WHAT YOU WILL DO -
Extract the entries in their exact form.

RECORD SET -
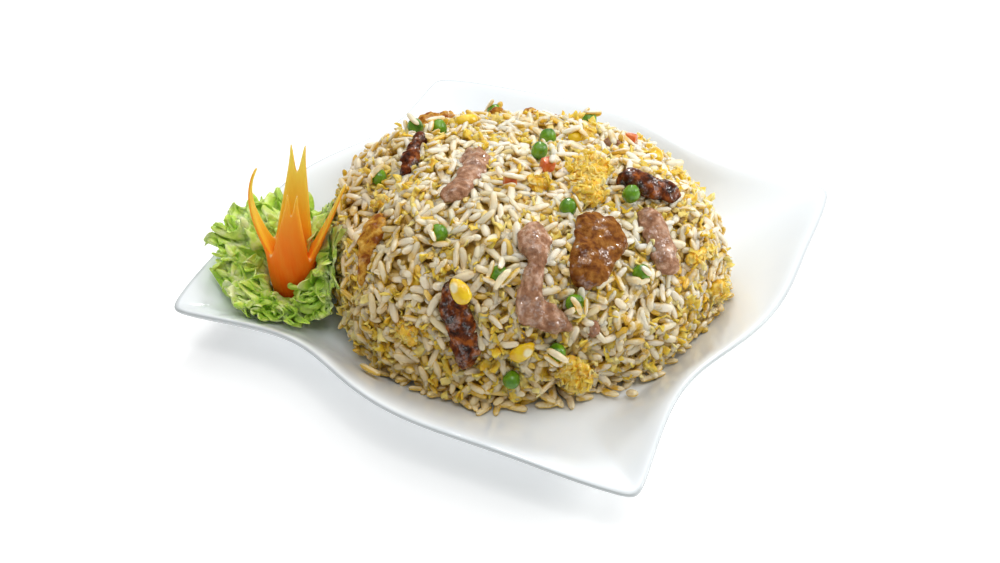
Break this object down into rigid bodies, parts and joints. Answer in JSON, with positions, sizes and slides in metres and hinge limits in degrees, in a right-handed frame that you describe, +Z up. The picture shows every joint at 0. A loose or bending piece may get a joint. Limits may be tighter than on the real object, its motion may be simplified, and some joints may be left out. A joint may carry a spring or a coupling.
{
  "type": "plate of fried rice with meat",
  "caption": "Heap of fried rice with beef, pork, egg, peas, corn and carrot on a wavy square plate, with a lettuce leaf and a carved carrot flower.",
  "frame": {"origin": "middle of the plate's foot ring, at the height of the surface it stands on", "axes": "+Z up; the plate's tips lie on the X and Y axes, the garnish at the tip on -X, and the heap's front faces -Y"},
  "size_m": [0.26, 0.26, 0.0773],
  "materials": {
    "beef": "browned beef in sauce",
    "browned_strip": "golden fried meat strip",
    "carrot_dice": "diced cooked carrot",
    "carrot_flower": "raw carved carrot",
    "corn": "cooked sweetcorn kernel",
    "egg": "scrambled egg",
    "lettuce": "fresh frilly lettuce leaf",
    "pea": "cooked garden pea",
    "plate": "glazed white porcelain",
    "pork": "cooked pork with a thin glaze",
    "rice": "cooked rice, lightly oiled"
  },
  "bodies": {
    "root": {"beef_front": "beef", "beef_left": "beef", "beef_rear": "beef", "beef_right": "beef", "beef_slice": "beef", "carrot_dice_1": "carrot_dice", "carrot_dice_2": "carrot_dice", "carrot_dice_3": "carrot_dice", "carrot_flower": "carrot_flower", "corn_1": "corn", "corn_2": "corn", "corn_3": "corn", "corn_4": "corn", "corn_5": "corn", "corn_6": "corn", "egg_back": "egg", "egg_back_right": "egg", "egg_foot": "egg", "egg_left": "egg", "egg_low_left": "egg", "egg_middle": "egg", "egg_rear": "egg", "egg_right": "egg", "egg_spill": "egg", "egg_top": "egg", "lettuce": "lettuce", "pea_1": "pea", "pea_10": "pea", "pea_11": "pea", "pea_12": "pea", "pea_13": "pea", "pea_14": "pea", "pea_15": "pea", "pea_16": "pea", "pea_2": "pea", "pea_3": "pea", "pea_4": "pea", "pea_5": "pea", "pea_6": "pea", "pea_7": "pea", "pea_8": "pea", "pea_9": "pea", "plate": "plate", "pork_back": "pork", "pork_left": "pork", "pork_long": "pork", "pork_rear": "pork", "pork_right": "pork", "pork_tip": "pork", "rice": "rice", "strip_back": "browned_strip", "strip_back_left": "browned_strip", "strip_back_right": "browned_strip", "strip_left": "browned_strip"}
  },
  "joints": []
}
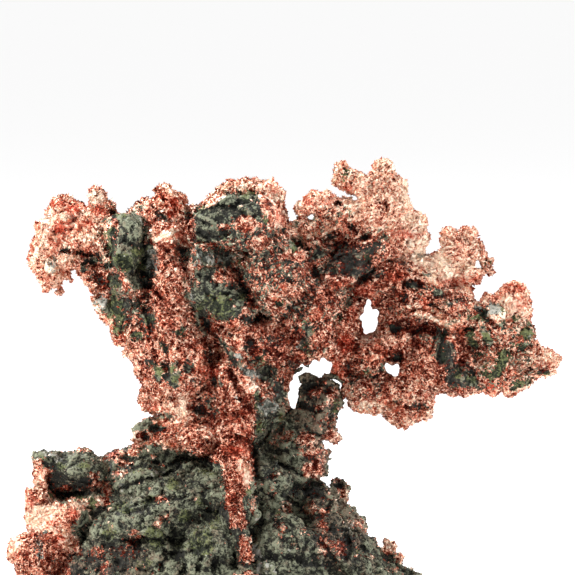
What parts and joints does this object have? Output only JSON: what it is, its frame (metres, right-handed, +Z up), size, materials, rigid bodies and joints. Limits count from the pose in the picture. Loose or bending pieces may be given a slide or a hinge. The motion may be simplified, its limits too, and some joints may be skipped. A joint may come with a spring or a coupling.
{
  "type": "native copper specimen",
  "caption": "Branching mass of native copper that grips dark basalt fragments and stands on a basalt mound cut flat underneath.",
  "frame": {"origin": "middle of the bounding box at the flat cut under the mound", "axes": "+Z up, -Y towards the side with the broad front view, +X to the right in that view"},
  "size_m": [0.1114, 0.0612, 0.093],
  "materials": {
    "copper": "bright hackly native copper",
    "rock": "dull grey-green basalt",
    "calcite": "pale translucent calcite"
  },
  "bodies": {
    "root": {"copper_trunk": "copper", "copper_left_arm": "copper", "copper_crown": "copper", "copper_right_branch": "copper", "copper_foot": "copper", "rock_base": "rock", "rock_ledge": "rock", "rock_knob": "rock", "rock_boulder_left": "rock", "rock_boulder_centre": "rock", "rock_boulder_lower": "rock", "rock_chunk_middle": "rock", "rock_chunk_right": "rock", "calcite_left": "calcite", "calcite_side": "calcite", "calcite_waist": "calcite", "calcite_right": "calcite"}
  },
  "joints": []
}
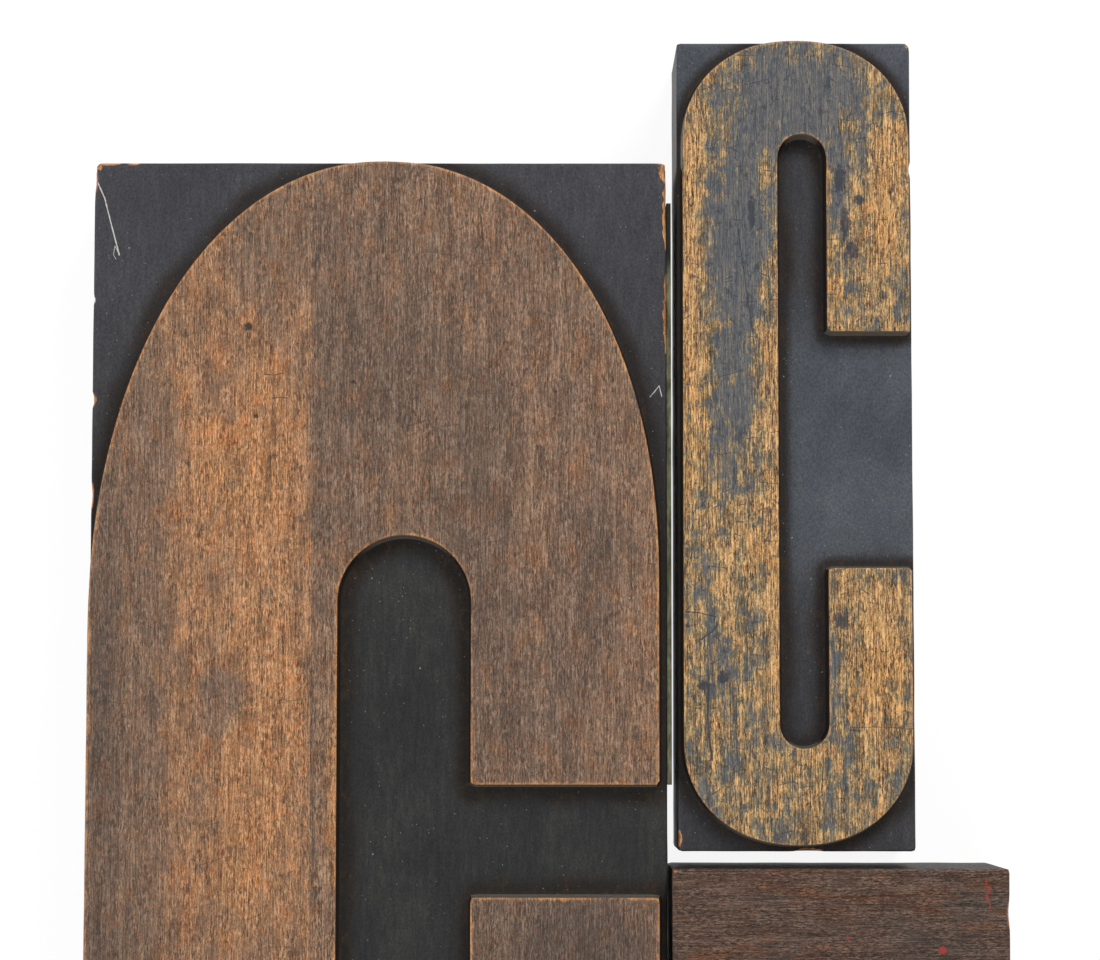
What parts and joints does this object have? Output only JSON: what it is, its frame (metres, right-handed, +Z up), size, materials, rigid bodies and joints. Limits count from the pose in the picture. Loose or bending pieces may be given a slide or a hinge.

EXPECTED ANSWER -
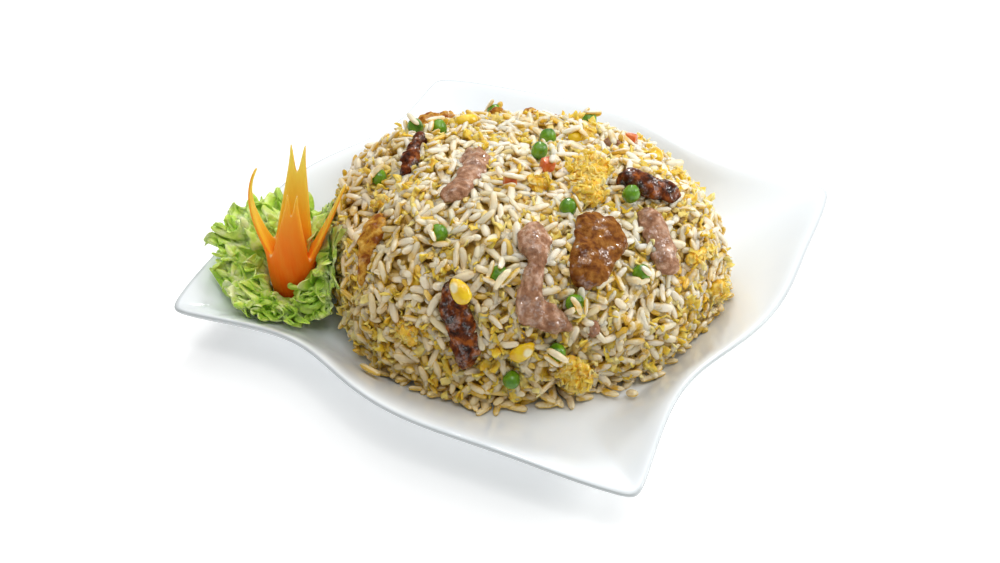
Break this object down into rigid bodies, parts and joints. Answer in JSON, with positions, sizes and slides in metres and hinge limits in degrees, in a right-handed frame that you describe, +Z up. The picture shows every joint at 0. A loose or bending piece may get a joint. Limits may be tighter than on the real object, its motion may be simplified, and some joints may be left out. A joint may carry a spring or a coupling.
{
  "type": "plate of fried rice with meat",
  "caption": "Heap of fried rice with beef, pork, egg, peas, corn and carrot on a wavy square plate, with a lettuce leaf and a carved carrot flower.",
  "frame": {"origin": "middle of the plate's foot ring, at the height of the surface it stands on", "axes": "+Z up; the plate's tips lie on the X and Y axes, the garnish at the tip on -X, and the heap's front faces -Y"},
  "size_m": [0.26, 0.26, 0.0773],
  "materials": {
    "beef": "browned beef in sauce",
    "browned_strip": "golden fried meat strip",
    "carrot_dice": "diced cooked carrot",
    "carrot_flower": "raw carved carrot",
    "corn": "cooked sweetcorn kernel",
    "egg": "scrambled egg",
    "lettuce": "fresh frilly lettuce leaf",
    "pea": "cooked garden pea",
    "plate": "glazed white porcelain",
    "pork": "cooked pork with a thin glaze",
    "rice": "cooked rice, lightly oiled"
  },
  "bodies": {
    "root": {"beef_front": "beef", "beef_left": "beef", "beef_rear": "beef", "beef_right": "beef", "beef_slice": "beef", "carrot_dice_1": "carrot_dice", "carrot_dice_2": "carrot_dice", "carrot_dice_3": "carrot_dice", "carrot_flower": "carrot_flower", "corn_1": "corn", "corn_2": "corn", "corn_3": "corn", "corn_4": "corn", "corn_5": "corn", "corn_6": "corn", "egg_back": "egg", "egg_back_right": "egg", "egg_foot": "egg", "egg_left": "egg", "egg_low_left": "egg", "egg_middle": "egg", "egg_rear": "egg", "egg_right": "egg", "egg_spill": "egg", "egg_top": "egg", "lettuce": "lettuce", "pea_1": "pea", "pea_10": "pea", "pea_11": "pea", "pea_12": "pea", "pea_13": "pea", "pea_14": "pea", "pea_15": "pea", "pea_16": "pea", "pea_2": "pea", "pea_3": "pea", "pea_4": "pea", "pea_5": "pea", "pea_6": "pea", "pea_7": "pea", "pea_8": "pea", "pea_9": "pea", "plate": "plate", "pork_back": "pork", "pork_left": "pork", "pork_long": "pork", "pork_rear": "pork", "pork_right": "pork", "pork_tip": "pork", "rice": "rice", "strip_back": "browned_strip", "strip_back_left": "browned_strip", "strip_back_right": "browned_strip", "strip_left": "browned_strip"}
  },
  "joints": []
}
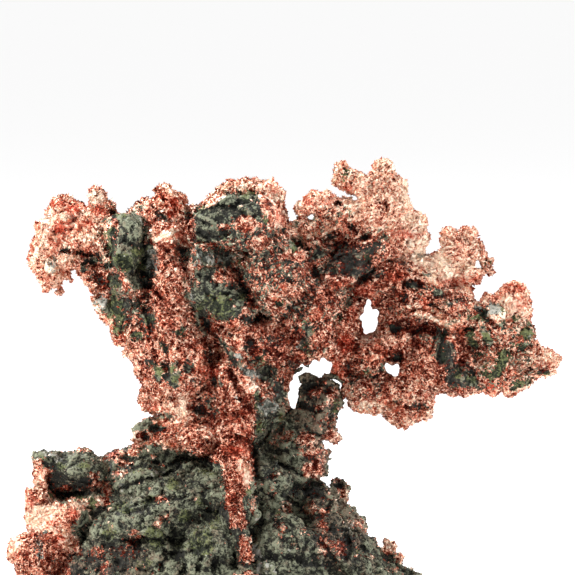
What parts and joints does this object have? Output only JSON: what it is, its frame (metres, right-handed, +Z up), size, materials, rigid bodies and joints. Limits count from the pose in the picture. Loose or bending pieces may be given a slide or a hinge. The motion may be simplified, its limits too, and some joints may be skipped. A joint may come with a spring or a coupling.
{
  "type": "native copper specimen",
  "caption": "Branching mass of native copper that grips dark basalt fragments and stands on a basalt mound cut flat underneath.",
  "frame": {"origin": "middle of the bounding box at the flat cut under the mound", "axes": "+Z up, -Y towards the side with the broad front view, +X to the right in that view"},
  "size_m": [0.1114, 0.0612, 0.093],
  "materials": {
    "copper": "bright hackly native copper",
    "rock": "dull grey-green basalt",
    "calcite": "pale translucent calcite"
  },
  "bodies": {
    "root": {"copper_trunk": "copper", "copper_left_arm": "copper", "copper_crown": "copper", "copper_right_branch": "copper", "copper_foot": "copper", "rock_base": "rock", "rock_ledge": "rock", "rock_knob": "rock", "rock_boulder_left": "rock", "rock_boulder_centre": "rock", "rock_boulder_lower": "rock", "rock_chunk_middle": "rock", "rock_chunk_right": "rock", "calcite_left": "calcite", "calcite_side": "calcite", "calcite_waist": "calcite", "calcite_right": "calcite"}
  },
  "joints": []
}
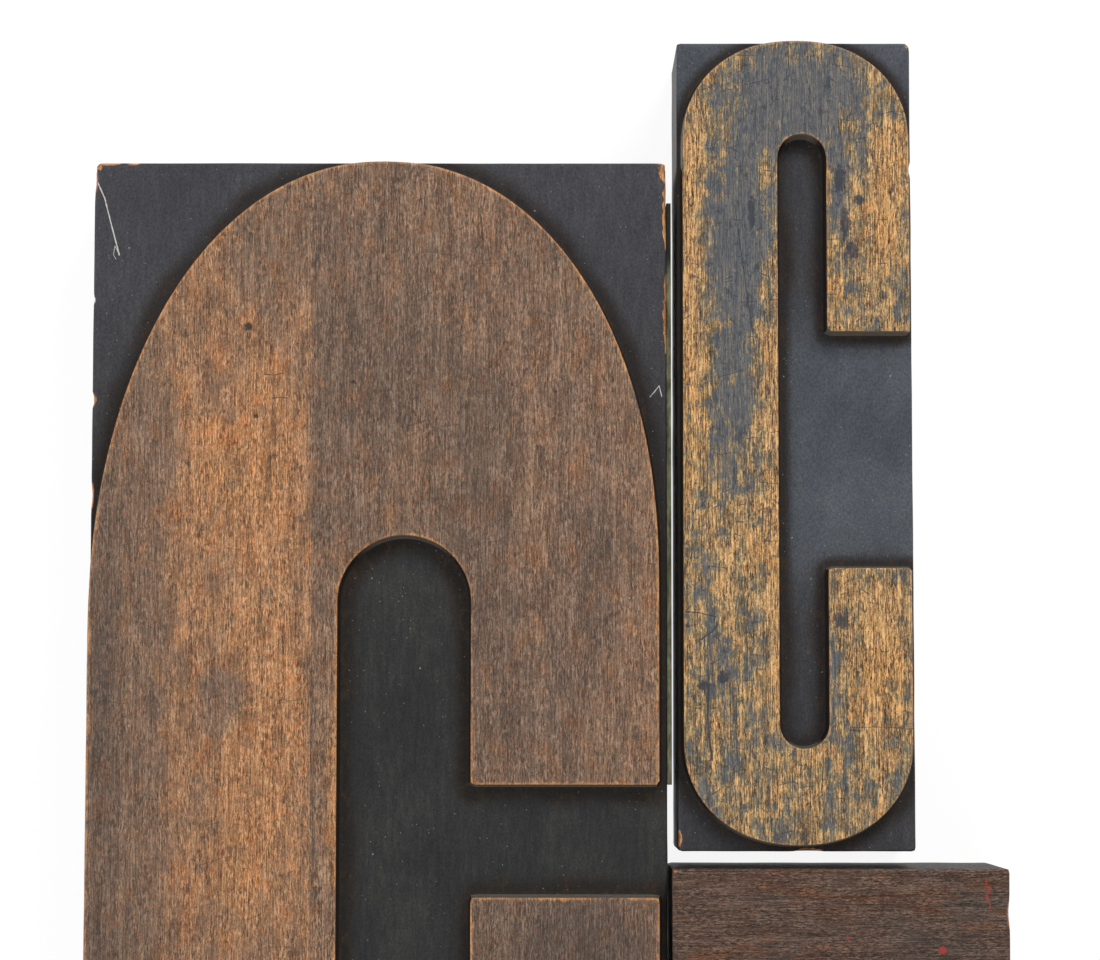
What parts and joints does this object have? Output only JSON: what it is, its frame (metres, right-handed, +Z up), size, materials, rigid bodies and joints. Limits count from the pose in the picture. Loose or bending pieces may be given a slide or a hinge.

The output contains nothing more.